Tikkes
Tikkes

Reputation: 4689

JOIN versus subquery - performance sqlite3

So I got 3 tables:

Locations (LocationID [PK])

Track_Locations (TrackID [FK], LocationID [FK])

Tracks (TrackID [PK])

I'm building an app for iPhone and I was told that a JOIN would probably work faster then a subquery would. Is this true? I have searched around but can't find a straight answer to this and would like to know what is best to use in this case.

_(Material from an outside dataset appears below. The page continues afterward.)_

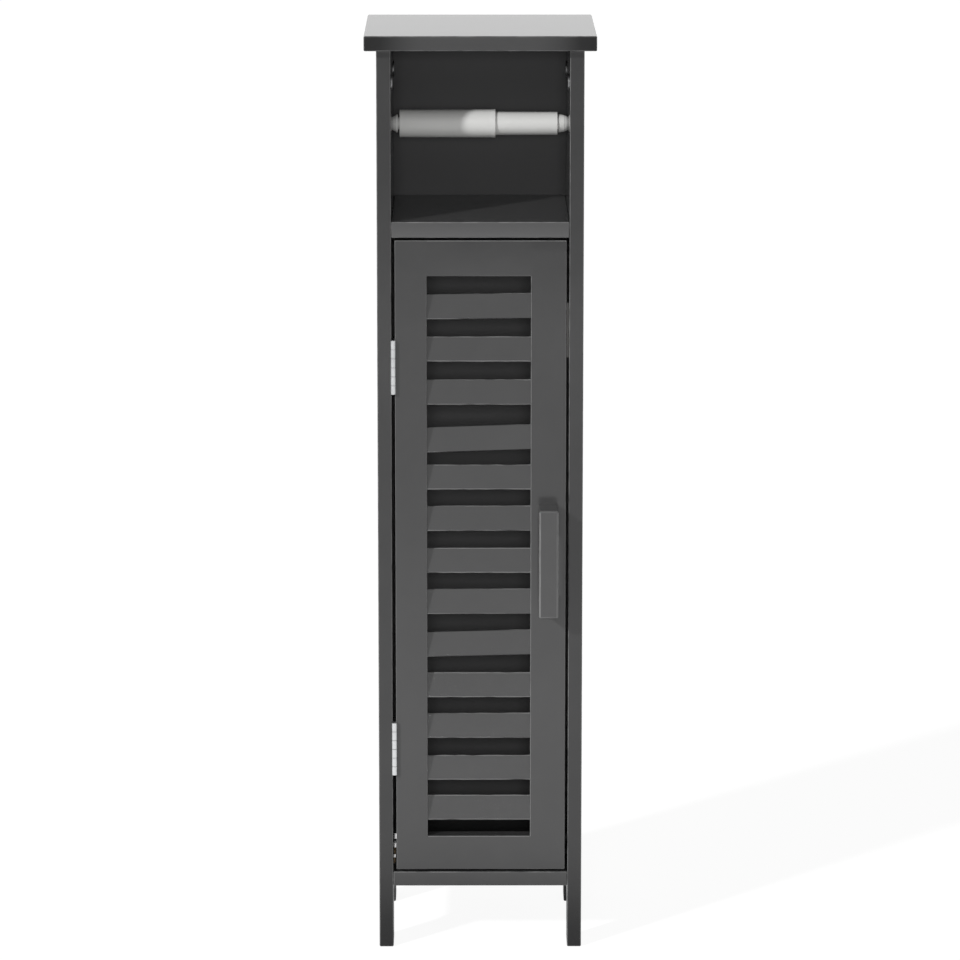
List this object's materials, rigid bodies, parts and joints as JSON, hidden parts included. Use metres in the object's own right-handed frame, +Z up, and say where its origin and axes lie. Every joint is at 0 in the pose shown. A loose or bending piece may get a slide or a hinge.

My queries in both cases would look like this:

Subquery:

SELECT LocationID, TimestampGPS, Longitude, Latitude, ... 
FROM locations 
WHERE LocationID 
IN (SELECT LocationID FROM track_locations WHERE TrackID = ?)

Using JOIN:

SELECT l.LocationID, l.TimestampGPS, l.Longitude, l.Latitude, ... 
FROM locations l
JOIN track_locations tl
ON (l.LocationID = tl.LocationID)
JOIN tracks t
ON (t.TrackID = tl.TrackID)
WHERE t.TrackID = ?

Upvotes: 2

Views: 1200

Answers (1)

theory
theory

Reputation: 9887

A JOIN is almost always faster than a subquery, because it results in a single query, whereas a subquery is two queries. Some databases, however, know how to optimize such simple subqueries into JOINs, though I doubt SQLite does.

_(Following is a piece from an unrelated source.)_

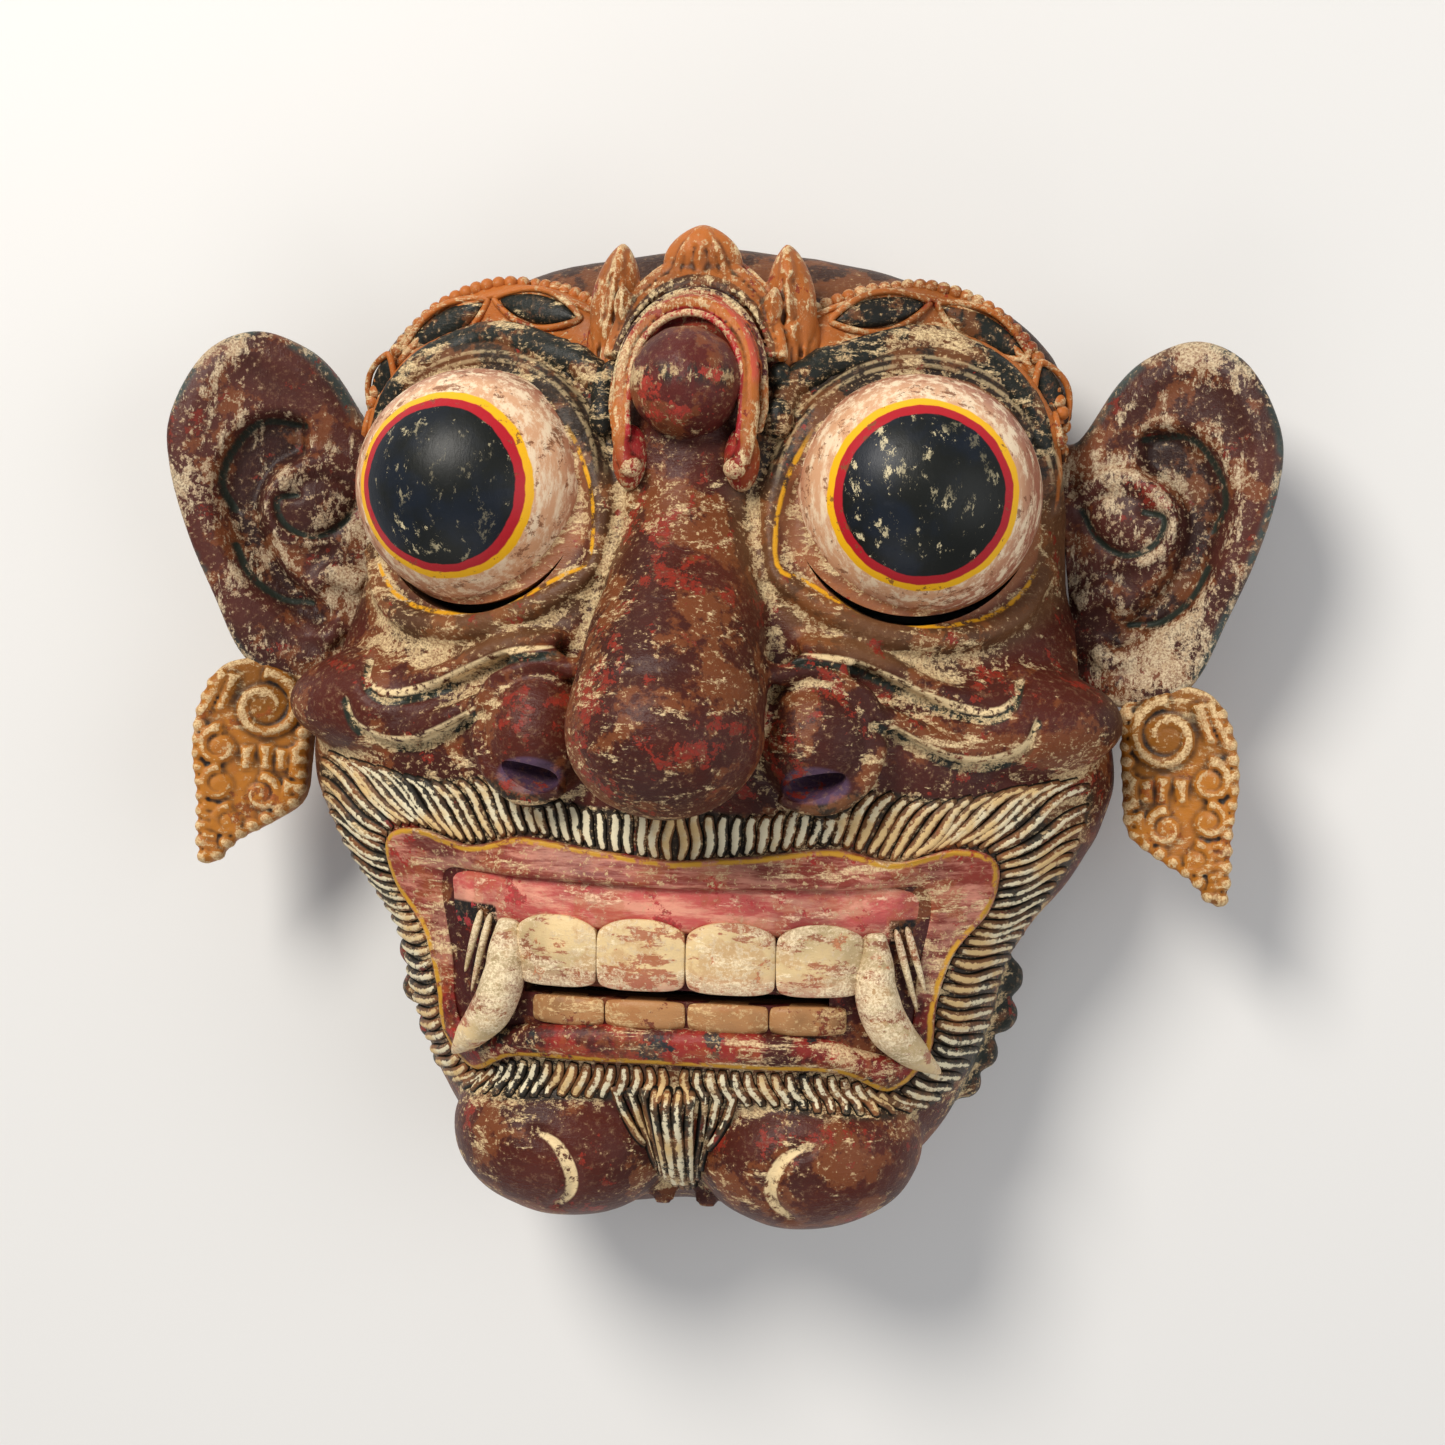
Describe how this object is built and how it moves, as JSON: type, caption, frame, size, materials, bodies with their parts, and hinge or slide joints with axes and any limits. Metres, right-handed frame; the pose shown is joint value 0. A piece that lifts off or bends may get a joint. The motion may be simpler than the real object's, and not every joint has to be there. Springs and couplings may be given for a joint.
{
  "type": "rakshasa mask",
  "caption": "Carved and painted wooden demon mask, hollow behind, with a crown, bulging eyes, tusks and two fixed ears with earrings; it lies face up on its back rim.",
  "frame": {"origin": "middle of the bounding box at the back rim's plane, z = 0", "axes": "+X to the viewer's right, +Y up the face, +Z out of the face; the mask lies face up on its rim"},
  "size_m": [0.2876, 0.253, 0.1249],
  "materials": {
    "face": "carved wood with worn satin paint in maroon, orange, cream and black",
    "ear": "carved wood with worn satin maroon paint, and ochre earrings"
  },
  "bodies": {
    "root": {"mask_face": "face", "left_ear": "ear", "right_ear": "ear"}
  },
  "joints": []
}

That said, sometimes, given the structure of one's data, it is faster to do a subquery. The only real way to find out is to load your database with a likely collection of sample data from the wild and benchmark both approaches.

My suspicion is that it will be a wash, however. Most iPhone apps don't have enough rows in the database to make much difference.